Transgender people can also be caught up by voter ID laws. The Williams Institute, a think tank at UCLA Law, estimated that 260,000 transgender people living in states with voter ID laws did not have a form of ID that accurately reflected their names or gender identities for the 2020 general election. In the 2015 U.S. Transgender Survey, 25% of respondents reported being verbally harassed by poll workers after having shown IDs that did not match their current names or gender identities.

Updating ID gender markers can be arduous for transgender people. Eight states require proof of gender-affirming surgery, and two states do not allow ID changes. All of those states also have voter ID requirements.

A Pew Research poll found that 1 in 5 registered voters did not know they would be asked to show IDs to vote going into the 2016 election.

“Most people think about what they need to vote, meeting deadlines and everything else, just within the months or weeks before the election,” said McGrath, who expects the new requirements will surprise voters during the primaries. “Voters are busy; they have lives.”
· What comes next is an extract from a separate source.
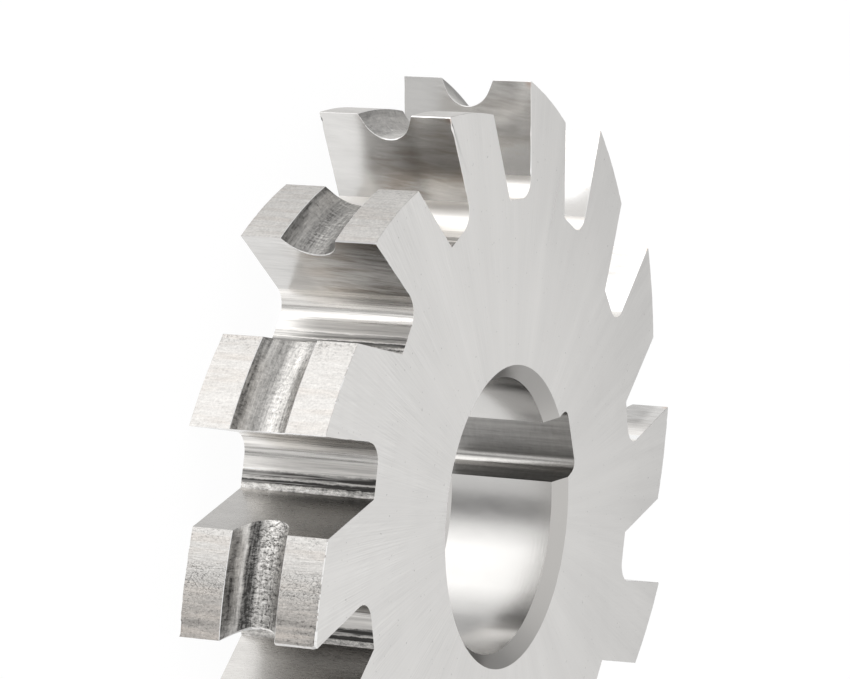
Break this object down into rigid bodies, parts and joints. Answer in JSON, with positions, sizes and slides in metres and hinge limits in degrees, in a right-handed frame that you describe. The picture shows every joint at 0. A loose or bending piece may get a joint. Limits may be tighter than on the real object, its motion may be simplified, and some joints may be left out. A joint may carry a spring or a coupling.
{
  "type": "concave milling cutter",
  "caption": "Disc-shaped form-relieved milling cutter with a half-round groove across every tooth, straight gullets and a keyed arbor bore.",
  "frame": {"origin": "on the bore axis, in the plane of the lower side face", "axes": "+Z along the bore axis, away from the face it lies on; +X through the middle of the keyway; seen from +Z the cutter cuts anticlockwise"},
  "size_m": [0.0488, 0.05, 0.008],
  "materials": {
    "ground_tool_steel": "ground and satin, with fine grinding lines"
  },
  "bodies": {
    "root": {"milling_cutter": "ground_tool_steel"}
  },
  "joints": []
}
More voting laws are coming. Hall, the Ohio state representative who is running for re-election, said he and his colleagues hope to pass more legislation in the name of election integrity in the near future.

Those against ID requirements like Ohio’s say the push for stricter election laws will continue to inhibit voters.

“We are seeing a sort of death-by-a-thousand-cuts approach to voting rights,” Sweren-Becker said.

CLARIFICATION (March 4, 2024 5:20 p.m. ET): This article has been updated to clarify that the measures in question are specifically about identification for in-person voting, not for all voting in general.